> [YOUR TASK]
Identify every line containing the word "bodies" and reproduce each one.

> [INFORMATION PROVIDED]
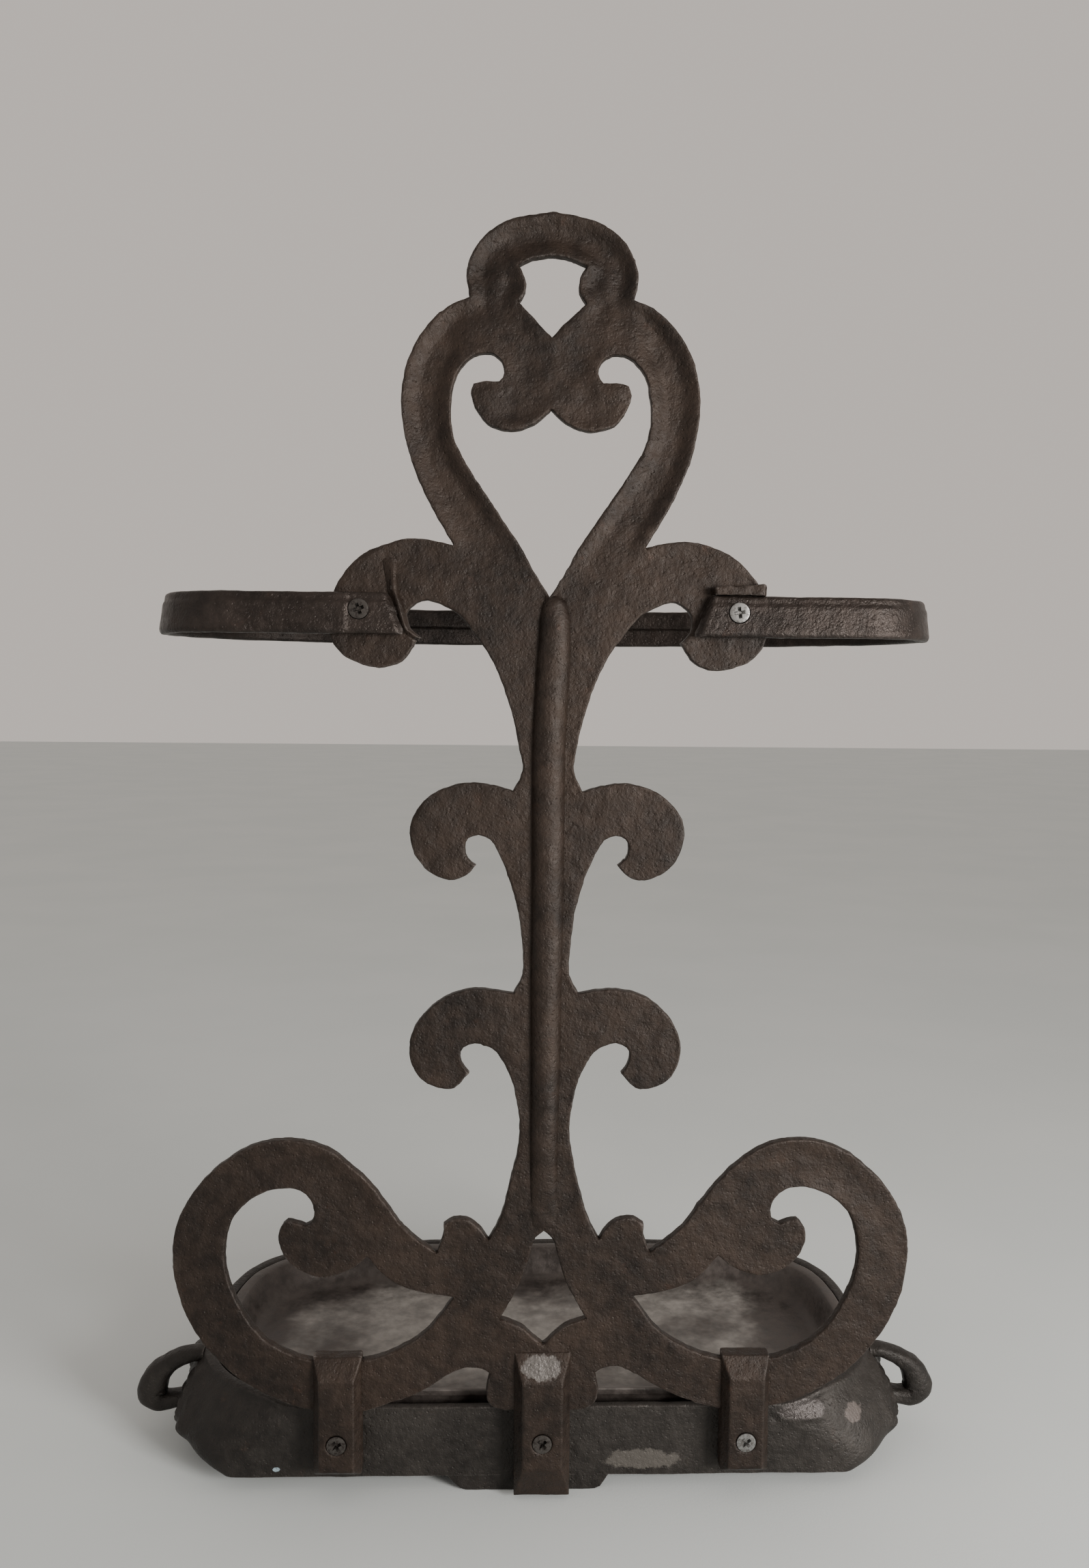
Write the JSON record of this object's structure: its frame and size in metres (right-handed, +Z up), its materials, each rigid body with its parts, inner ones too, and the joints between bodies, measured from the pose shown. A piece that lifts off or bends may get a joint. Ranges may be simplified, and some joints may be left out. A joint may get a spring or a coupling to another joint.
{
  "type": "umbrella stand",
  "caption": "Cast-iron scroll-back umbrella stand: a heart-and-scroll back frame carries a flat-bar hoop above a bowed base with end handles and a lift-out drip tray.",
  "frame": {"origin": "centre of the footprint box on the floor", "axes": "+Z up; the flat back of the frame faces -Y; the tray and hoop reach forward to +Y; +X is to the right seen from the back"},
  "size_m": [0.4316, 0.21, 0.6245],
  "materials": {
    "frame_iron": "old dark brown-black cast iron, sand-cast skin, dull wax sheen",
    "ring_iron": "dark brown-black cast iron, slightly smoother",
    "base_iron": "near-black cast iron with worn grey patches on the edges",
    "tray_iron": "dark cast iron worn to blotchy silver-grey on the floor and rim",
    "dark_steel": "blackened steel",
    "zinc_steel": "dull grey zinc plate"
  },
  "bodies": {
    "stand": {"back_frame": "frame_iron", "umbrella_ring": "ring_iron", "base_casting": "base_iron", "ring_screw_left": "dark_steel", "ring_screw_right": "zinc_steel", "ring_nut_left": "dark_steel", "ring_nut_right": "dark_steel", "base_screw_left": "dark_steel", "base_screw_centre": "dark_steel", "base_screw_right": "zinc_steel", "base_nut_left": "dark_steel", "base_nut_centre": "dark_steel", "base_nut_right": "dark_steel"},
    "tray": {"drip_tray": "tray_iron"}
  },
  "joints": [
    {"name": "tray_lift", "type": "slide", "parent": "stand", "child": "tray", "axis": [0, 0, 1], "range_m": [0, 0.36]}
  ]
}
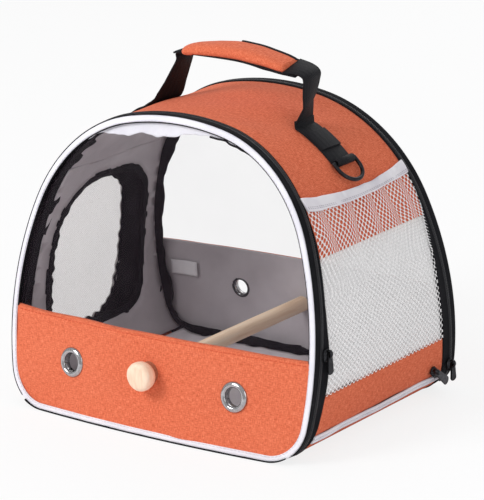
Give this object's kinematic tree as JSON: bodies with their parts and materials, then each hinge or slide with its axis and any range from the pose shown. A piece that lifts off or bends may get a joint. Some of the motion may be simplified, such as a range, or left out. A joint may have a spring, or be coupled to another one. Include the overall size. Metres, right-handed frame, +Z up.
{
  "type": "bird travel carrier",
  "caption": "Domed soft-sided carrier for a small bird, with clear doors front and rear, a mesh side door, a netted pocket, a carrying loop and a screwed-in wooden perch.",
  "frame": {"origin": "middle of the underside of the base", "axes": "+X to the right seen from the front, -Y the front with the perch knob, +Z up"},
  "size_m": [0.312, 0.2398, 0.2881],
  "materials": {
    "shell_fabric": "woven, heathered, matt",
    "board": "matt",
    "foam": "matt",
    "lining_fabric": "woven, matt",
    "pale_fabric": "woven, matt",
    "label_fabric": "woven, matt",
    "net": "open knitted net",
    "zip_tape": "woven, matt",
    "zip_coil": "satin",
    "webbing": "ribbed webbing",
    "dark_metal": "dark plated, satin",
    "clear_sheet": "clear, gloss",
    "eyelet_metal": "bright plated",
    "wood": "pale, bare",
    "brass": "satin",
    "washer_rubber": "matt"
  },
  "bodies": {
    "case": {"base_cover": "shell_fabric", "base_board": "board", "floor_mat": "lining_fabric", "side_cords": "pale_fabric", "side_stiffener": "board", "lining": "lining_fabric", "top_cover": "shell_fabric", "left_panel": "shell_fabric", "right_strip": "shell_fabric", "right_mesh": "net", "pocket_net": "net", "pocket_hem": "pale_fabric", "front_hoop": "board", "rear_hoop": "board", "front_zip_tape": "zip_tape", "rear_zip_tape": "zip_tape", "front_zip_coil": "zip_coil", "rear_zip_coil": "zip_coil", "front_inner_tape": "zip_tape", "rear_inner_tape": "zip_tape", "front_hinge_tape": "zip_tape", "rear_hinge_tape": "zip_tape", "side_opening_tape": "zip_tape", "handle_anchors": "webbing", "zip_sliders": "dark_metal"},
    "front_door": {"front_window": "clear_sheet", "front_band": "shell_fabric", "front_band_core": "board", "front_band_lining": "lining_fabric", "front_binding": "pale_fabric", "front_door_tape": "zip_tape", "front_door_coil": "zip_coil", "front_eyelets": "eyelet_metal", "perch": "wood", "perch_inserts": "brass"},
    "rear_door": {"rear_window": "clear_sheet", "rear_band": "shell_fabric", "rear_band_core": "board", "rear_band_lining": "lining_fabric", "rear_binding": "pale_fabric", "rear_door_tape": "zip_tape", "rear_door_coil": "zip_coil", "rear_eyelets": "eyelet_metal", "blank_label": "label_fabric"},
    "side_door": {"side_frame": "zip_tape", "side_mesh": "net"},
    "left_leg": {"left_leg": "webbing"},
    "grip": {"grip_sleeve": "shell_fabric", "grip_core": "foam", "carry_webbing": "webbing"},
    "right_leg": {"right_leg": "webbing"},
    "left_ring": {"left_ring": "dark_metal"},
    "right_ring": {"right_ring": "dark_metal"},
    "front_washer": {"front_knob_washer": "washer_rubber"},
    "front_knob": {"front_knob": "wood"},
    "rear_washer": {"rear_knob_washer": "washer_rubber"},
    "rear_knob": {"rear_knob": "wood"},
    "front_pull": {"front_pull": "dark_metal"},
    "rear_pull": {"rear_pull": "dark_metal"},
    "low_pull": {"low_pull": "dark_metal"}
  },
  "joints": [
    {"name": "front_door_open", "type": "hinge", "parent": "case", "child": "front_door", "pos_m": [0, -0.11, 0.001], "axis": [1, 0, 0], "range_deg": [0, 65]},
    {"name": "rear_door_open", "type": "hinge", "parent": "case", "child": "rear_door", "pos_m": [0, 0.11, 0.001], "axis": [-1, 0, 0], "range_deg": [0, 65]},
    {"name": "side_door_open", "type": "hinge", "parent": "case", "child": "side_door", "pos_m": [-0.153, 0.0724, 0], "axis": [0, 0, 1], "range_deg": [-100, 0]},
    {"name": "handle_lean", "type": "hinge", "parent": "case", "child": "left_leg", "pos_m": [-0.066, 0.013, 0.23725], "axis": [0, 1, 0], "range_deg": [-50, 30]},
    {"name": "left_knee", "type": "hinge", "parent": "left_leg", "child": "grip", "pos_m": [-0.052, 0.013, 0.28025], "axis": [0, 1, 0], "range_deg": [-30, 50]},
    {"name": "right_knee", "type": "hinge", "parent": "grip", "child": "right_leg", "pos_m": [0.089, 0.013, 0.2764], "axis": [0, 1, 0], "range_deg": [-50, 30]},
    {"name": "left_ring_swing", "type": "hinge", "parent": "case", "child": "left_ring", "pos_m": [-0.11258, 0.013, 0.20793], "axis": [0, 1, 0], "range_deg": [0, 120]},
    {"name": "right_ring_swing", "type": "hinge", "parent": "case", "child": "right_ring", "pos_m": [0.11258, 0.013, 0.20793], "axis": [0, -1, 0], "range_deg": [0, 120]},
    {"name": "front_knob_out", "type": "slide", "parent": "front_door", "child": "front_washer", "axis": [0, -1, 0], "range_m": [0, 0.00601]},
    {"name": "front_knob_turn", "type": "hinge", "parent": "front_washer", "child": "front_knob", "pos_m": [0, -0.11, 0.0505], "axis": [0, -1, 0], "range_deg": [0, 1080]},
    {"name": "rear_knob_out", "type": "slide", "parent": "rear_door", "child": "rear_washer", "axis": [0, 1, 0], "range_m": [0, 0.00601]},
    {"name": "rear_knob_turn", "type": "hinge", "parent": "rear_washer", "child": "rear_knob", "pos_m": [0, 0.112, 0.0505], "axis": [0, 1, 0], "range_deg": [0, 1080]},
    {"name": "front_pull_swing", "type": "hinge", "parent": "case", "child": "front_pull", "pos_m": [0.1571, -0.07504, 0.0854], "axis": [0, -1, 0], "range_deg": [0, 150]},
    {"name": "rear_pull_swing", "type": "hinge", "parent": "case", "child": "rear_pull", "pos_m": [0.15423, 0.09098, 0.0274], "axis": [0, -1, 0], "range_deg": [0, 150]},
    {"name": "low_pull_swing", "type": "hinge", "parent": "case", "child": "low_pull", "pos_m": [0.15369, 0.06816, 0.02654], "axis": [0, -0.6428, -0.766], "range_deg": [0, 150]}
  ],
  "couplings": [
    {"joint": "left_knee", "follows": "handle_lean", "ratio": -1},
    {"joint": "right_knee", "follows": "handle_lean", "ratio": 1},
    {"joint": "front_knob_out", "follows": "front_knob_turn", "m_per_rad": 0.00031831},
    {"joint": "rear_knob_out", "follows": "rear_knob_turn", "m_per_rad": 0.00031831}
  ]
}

> [RESULT FOR THIS TASK]
Write the JSON record of this object's structure: its frame and size in metres (right-handed, +Z up), its materials, each rigid body with its parts, inner ones too, and the joints between bodies, measured from the pose shown. A piece that lifts off or bends may get a joint. Ranges may be simplified, and some joints may be left out. A joint may get a spring or a coupling to another joint.
  "bodies": {
Give this object's kinematic tree as JSON: bodies with their parts and materials, then each hinge or slide with its axis and any range from the pose shown. A piece that lifts off or bends may get a joint. Some of the motion may be simplified, such as a range, or left out. A joint may have a spring, or be coupled to another one. Include the overall size. Metres, right-handed frame, +Z up.
  "bodies": {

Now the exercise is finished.